TASK DETAILS
The complete listing should be restated exactly.

SUPPLIED DATA
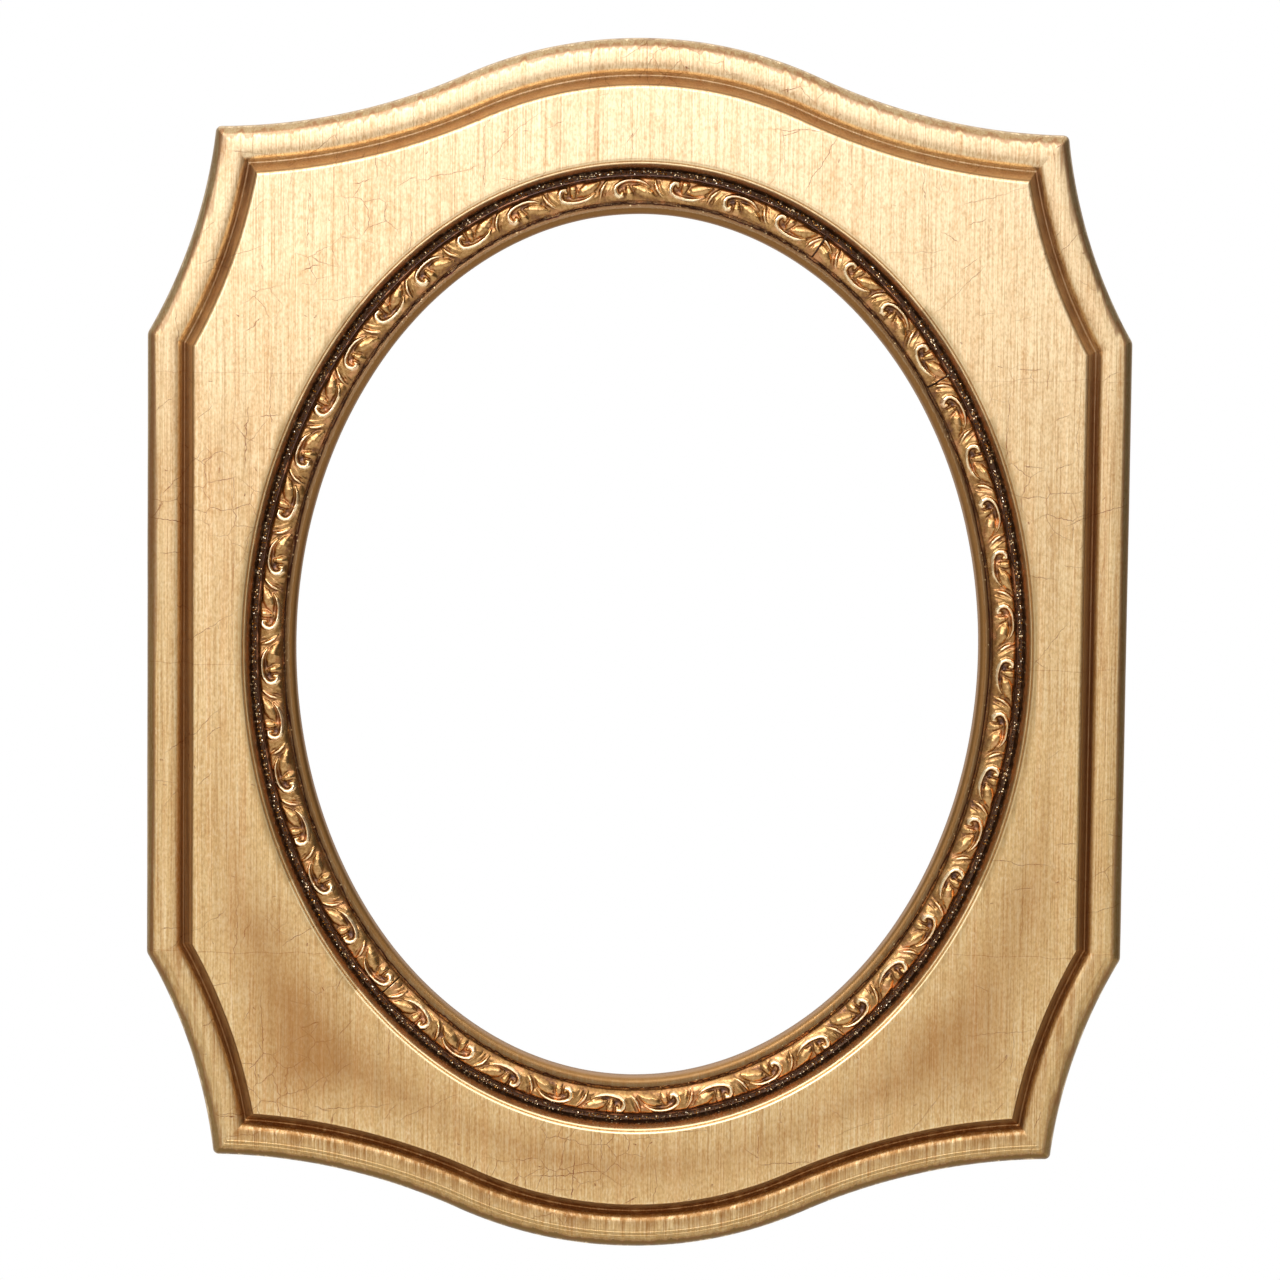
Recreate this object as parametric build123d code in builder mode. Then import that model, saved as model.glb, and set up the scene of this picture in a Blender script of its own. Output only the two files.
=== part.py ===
from build123d import *
import os
from math import acos, asin, atan2, cos, hypot, isclose, radians, sin, sqrt

# Oval picture frame for an 8 by 10 inch picture: carved and gilded wood, empty, with its back fittings.
# Millimetres. X runs across, Z up, and the front faces -Y. The origin is the hang point: the inside top
# of the hang ring, where a wall hook bears. Heights below are measured forwards from the wooden back.

os.makedirs("parts", exist_ok=True)

# Picture: what goes in from the back
picture_width = 203.2
picture_height = 254.0
picture_clearance = 0.8
lip_cover = 6.35
rebate_depth = 10.0

# Overall form: the borders run from the picture's edge to the frame's outside
side_border = 34.9
end_border = 42.0
frame_depth = 21.0
hang_drop = 11.0

# Outline: a crown over each rail, two horns at its ends, and a shoulder at each end of the sides
horn_inset = 18.8
horn_drop = 25.5
shoulder_drop = 82.5
crown_radius = 119.5
shelf_radius = 170.5
cheek_radius = 144.0
horn_round = 1.4
horn_relief = 0.03

# Gesso: the gilded coat over the front, the sides and the sight edge
gesso = 0.6

# Outer moulding: widths from the outer edge, drops of the gilded surface below the panel's face
groove_drop = 7.4
rim_knee_width = 0.8
rim_knee_drop = 5.6
rim_width = 2.6
band_drop = 4.5
band_width = 9.6
band_roll = 1.1
groove_width = 1.0
cove_knee_width = 1.0
cove_knee_drop = 5.0
cove_width = 2.8
panel_step = 0.6

# Inner moulding: widths from the sight edge, drops of the gilded surface below the panel's face
seat_drop = 6.2
sight_lip_width = 3.0
sight_lip_drop = 5.0
sight_lip_round = 0.9
seat_width = 9.0
scoop_knee_width = 0.6
scoop_knee_drop = 4.0
scoop_width = 1.7
fillet_width = 0.6
fillet_drop = 0.7

# Ornament: a pressed composition strip in three lengths, glued in the recess
ornament_inner_gap = 0.3
ornament_width = 7.5
ornament_thickness = 3.4
ornament_shoulder_width = 0.7
ornament_shoulder_thickness = 1.9
ornament_crown_width = 2.3
ornament_seam = 0.4
filler_start_angle = 43.0
filler_end_angle = 67.0
long_seam_angle = 234.7

# Boards: two upright stiles with a block between them at the top and bottom
block_width = 120.0
dowel_diameter = 6.0
dowel_length = 40.0
dowel_glue_gap = 0.05
dowel_end_gap = 0.5
dowel_spacing = 14.0
dowel_height = 7.0

# Turn buttons on the back, parked hanging straight down
button_length = 28.0
button_pivot_radius = 5.0
button_nose_radius = 3.4
button_thickness = 1.0
button_edge_round = 0.25
button_gap = 0.1
button_running_gap = 0.06
button_rebate_gap = 1.5
button_spacing = 90.0
button_screw_diameter = 3.0
button_screw_depth = 11.0
button_head_diameter = 6.4
button_head_thickness = 1.8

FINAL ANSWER
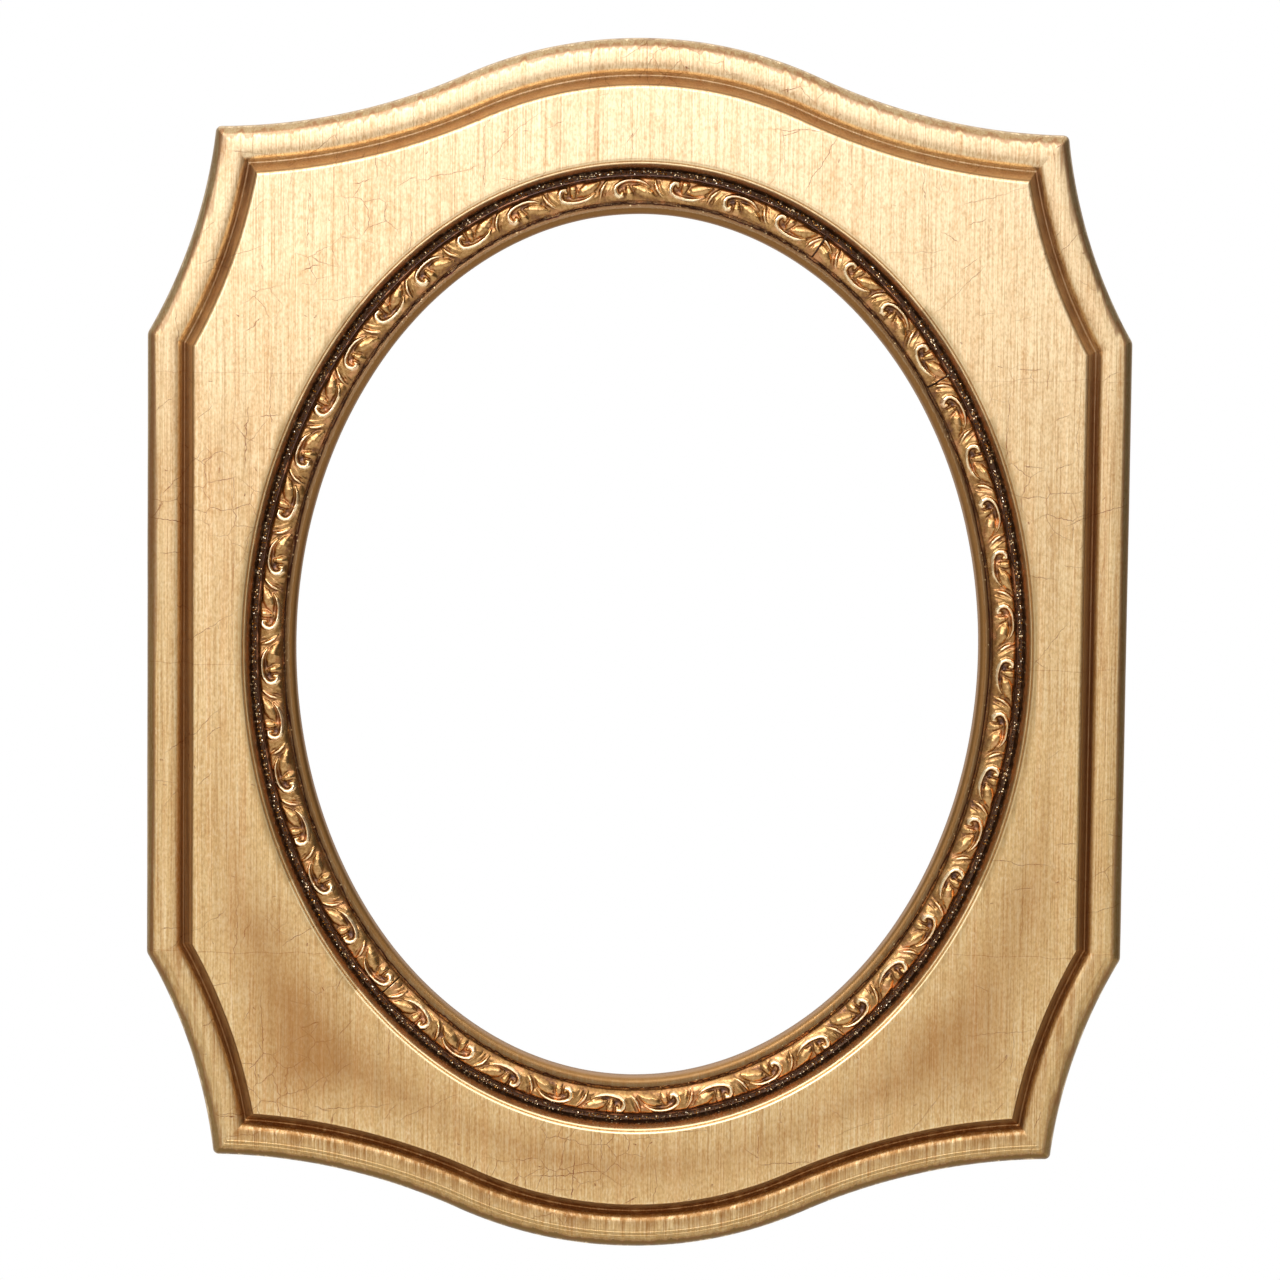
Recreate this object as parametric build123d code in builder mode. Then import that model, saved as model.glb, and set up the scene of this picture in a Blender script of its own. Output only the two files.
=== part.py ===
from build123d import *
import os
from math import acos, asin, atan2, cos, hypot, isclose, radians, sin, sqrt

# Oval picture frame for an 8 by 10 inch picture: carved and gilded wood, empty, with its back fittings.
# Millimetres. X runs across, Z up, and the front faces -Y. The origin is the hang point: the inside top
# of the hang ring, where a wall hook bears. Heights below are measured forwards from the wooden back.

os.makedirs("parts", exist_ok=True)

# Picture: what goes in from the back
picture_width = 203.2
picture_height = 254.0
picture_clearance = 0.8
lip_cover = 6.35
rebate_depth = 10.0

# Overall form: the borders run from the picture's edge to the frame's outside
side_border = 34.9
end_border = 42.0
frame_depth = 21.0
hang_drop = 11.0

# Outline: a crown over each rail, two horns at its ends, and a shoulder at each end of the sides
horn_inset = 18.8
horn_drop = 25.5
shoulder_drop = 82.5
crown_radius = 119.5
shelf_radius = 170.5
cheek_radius = 144.0
horn_round = 1.4
horn_relief = 0.03

# Gesso: the gilded coat over the front, the sides and the sight edge
gesso = 0.6

# Outer moulding: widths from the outer edge, drops of the gilded surface below the panel's face
groove_drop = 7.4
rim_knee_width = 0.8
rim_knee_drop = 5.6
rim_width = 2.6
band_drop = 4.5
band_width = 9.6
band_roll = 1.1
groove_width = 1.0
cove_knee_width = 1.0
cove_knee_drop = 5.0
cove_width = 2.8
panel_step = 0.6

# Inner moulding: widths from the sight edge, drops of the gilded surface below the panel's face
seat_drop = 6.2
sight_lip_width = 3.0
sight_lip_drop = 5.0
sight_lip_round = 0.9
seat_width = 9.0
scoop_knee_width = 0.6
scoop_knee_drop = 4.0
scoop_width = 1.7
fillet_width = 0.6
fillet_drop = 0.7

# Ornament: a pressed composition strip in three lengths, glued in the recess
ornament_inner_gap = 0.3
ornament_width = 7.5
ornament_thickness = 3.4
ornament_shoulder_width = 0.7
ornament_shoulder_thickness = 1.9
ornament_crown_width = 2.3
ornament_seam = 0.4
filler_start_angle = 43.0
filler_end_angle = 67.0
long_seam_angle = 234.7

# Boards: two upright stiles with a block between them at the top and bottom
block_width = 120.0
dowel_diameter = 6.0
dowel_length = 40.0
dowel_glue_gap = 0.05
dowel_end_gap = 0.5
dowel_spacing = 14.0
dowel_height = 7.0

# Turn buttons on the back, parked hanging straight down
button_length = 28.0
button_pivot_radius = 5.0
button_nose_radius = 3.4
button_thickness = 1.0
button_edge_round = 0.25
button_gap = 0.1
button_running_gap = 0.06
button_rebate_gap = 1.5
button_spacing = 90.0
button_screw_diameter = 3.0
button_screw_depth = 11.0
button_head_diameter = 6.4
button_head_thickness = 1.8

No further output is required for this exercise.